CAD and scene scripts:

------------

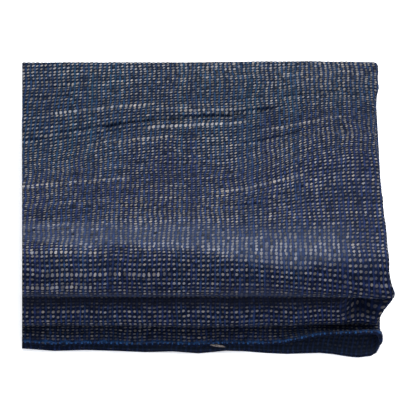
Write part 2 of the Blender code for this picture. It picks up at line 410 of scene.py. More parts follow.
def swept_face(radius, rows, columns):
    """One face of the ply as a grid. Along the path a point lies at its row's distance plus what the
    row was drawn; across, the column's distance runs along the upper ply, round the hairpin and back
    along the lower one. The point is the path's point plus its normal times the height in the section,
    then pulled, waved and swollen. Also gives each point's place in the weave, its share of the upper
    ply, and each row's first column, which is moved onto the cut plane."""
    lower_steps = LOWER_COLUMNS // (2 if len(columns) < len(column_place) else 1)
    lower_share = np.linspace(0.0, 1.0, lower_steps + 1)[1:] ** LOWER_CROWDING
    behind = rows - CREST
    drawn = drawn_rows(columns, behind)
    ends = smooth_share(rows / WAVER_FADE) * smooth_share((path_woven[-1] - rows) / WAVER_FADE)
    drawn += ends[:, None] * waver(rows[:, None], columns[None, :], ALONG_SEED)
    along = np.interp(rows[:, None] + drawn, path_woven, path_distance)
    along = np.concatenate([along, np.repeat(along[:, -1:], len(lower_share), axis=1)], axis=1)
    level = np.stack([np.interp(along, path_distance, path_table[:, part]) for part in range(4)])
    right = smooth_curve(
        along, [path_place(end.layer, end.share) for end in RIGHT_ENDS], [end.place for end in RIGHT_ENDS]
    )
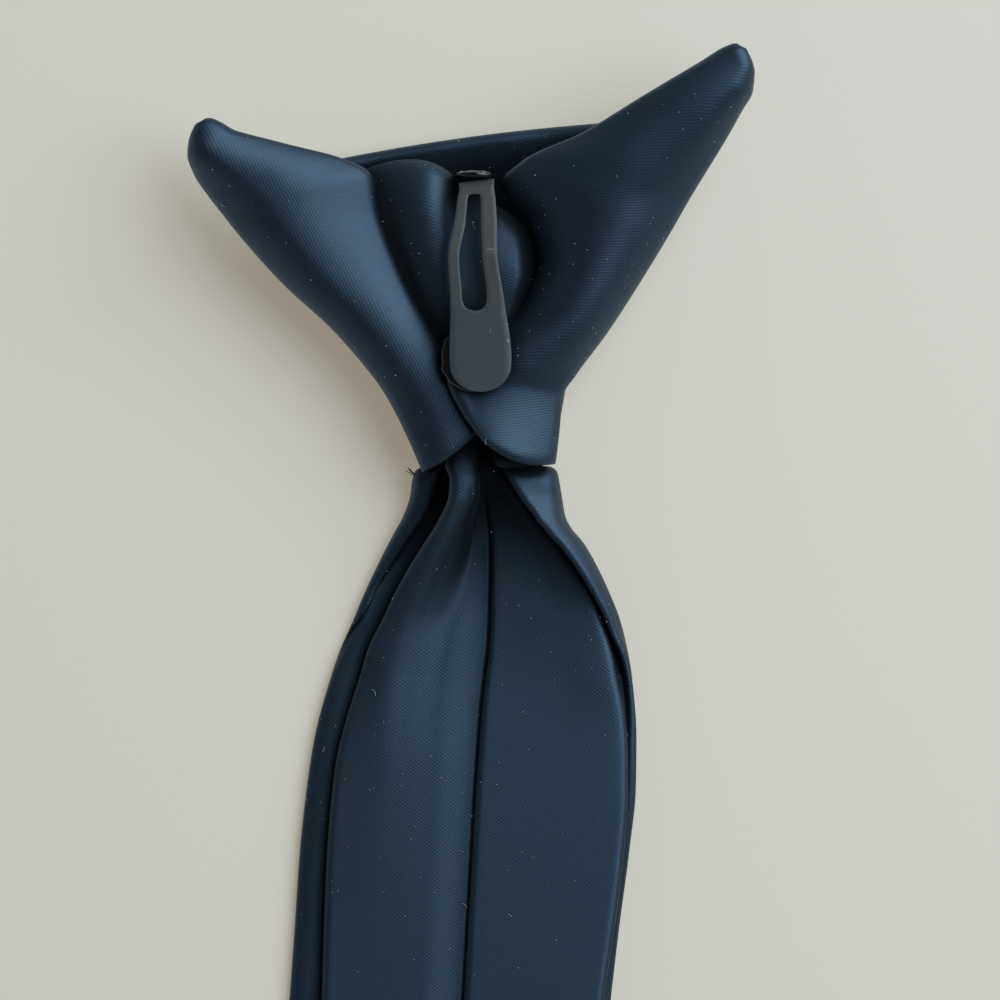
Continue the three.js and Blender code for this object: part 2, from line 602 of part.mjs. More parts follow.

------------

▶ **Problem requirements**: Write out every line of the records exactly.

▶ **Result**:
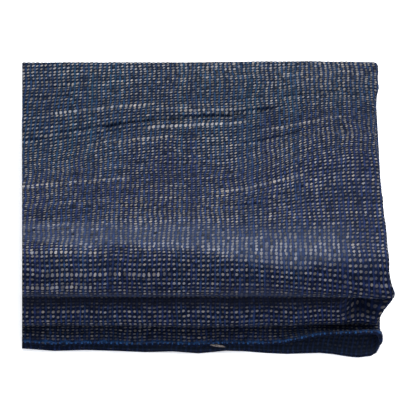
Write part 2 of the Blender code for this picture. It picks up at line 410 of scene.py. More parts follow.
def swept_face(radius, rows, columns):
    """One face of the ply as a grid. Along the path a point lies at its row's distance plus what the
    row was drawn; across, the column's distance runs along the upper ply, round the hairpin and back
    along the lower one. The point is the path's point plus its normal times the height in the section,
    then pulled, waved and swollen. Also gives each point's place in the weave, its share of the upper
    ply, and each row's first column, which is moved onto the cut plane."""
    lower_steps = LOWER_COLUMNS // (2 if len(columns) < len(column_place) else 1)
    lower_share = np.linspace(0.0, 1.0, lower_steps + 1)[1:] ** LOWER_CROWDING
    behind = rows - CREST
    drawn = drawn_rows(columns, behind)
    ends = smooth_share(rows / WAVER_FADE) * smooth_share((path_woven[-1] - rows) / WAVER_FADE)
    drawn += ends[:, None] * waver(rows[:, None], columns[None, :], ALONG_SEED)
    along = np.interp(rows[:, None] + drawn, path_woven, path_distance)
    along = np.concatenate([along, np.repeat(along[:, -1:], len(lower_share), axis=1)], axis=1)
    level = np.stack([np.interp(along, path_distance, path_table[:, part]) for part in range(4)])
    right = smooth_curve(
        along, [path_place(end.layer, end.share) for end in RIGHT_ENDS], [end.place for end in RIGHT_ENDS]
    )
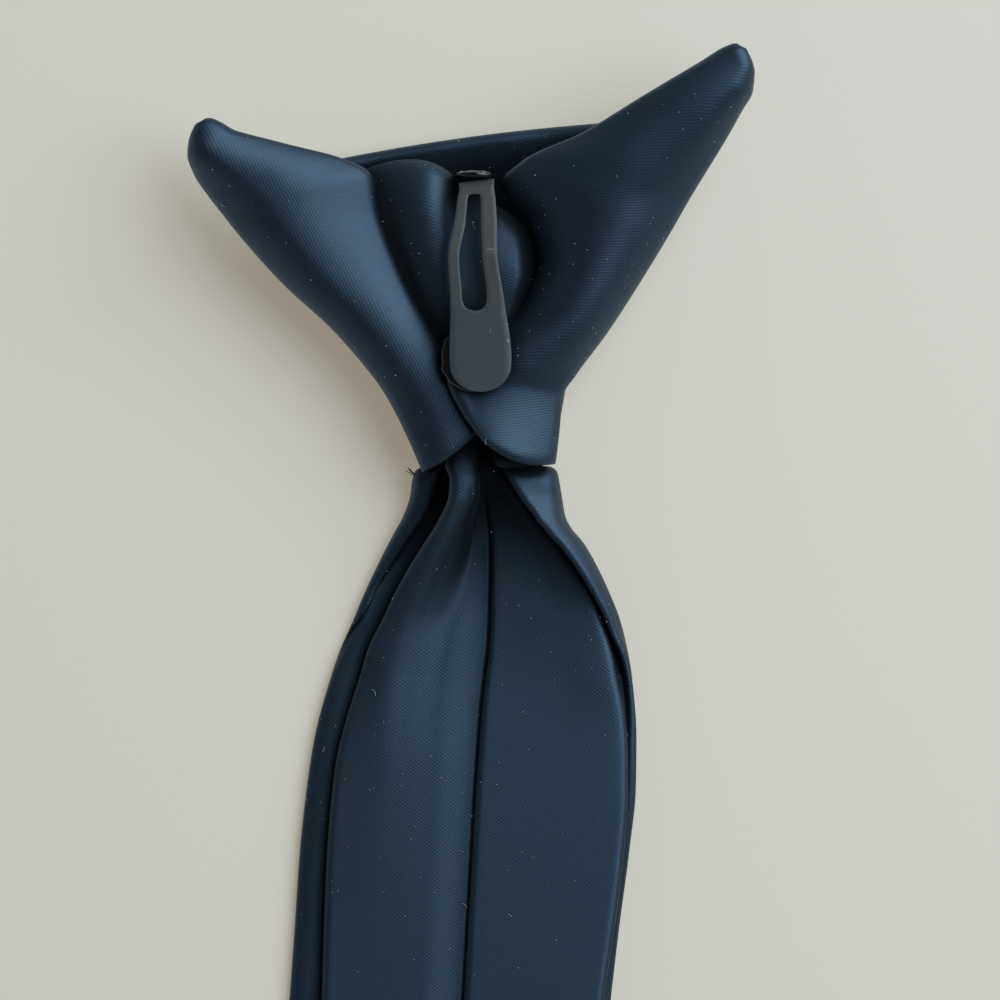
Continue the three.js and Blender code for this object: part 2, from line 602 of part.mjs. More parts follow.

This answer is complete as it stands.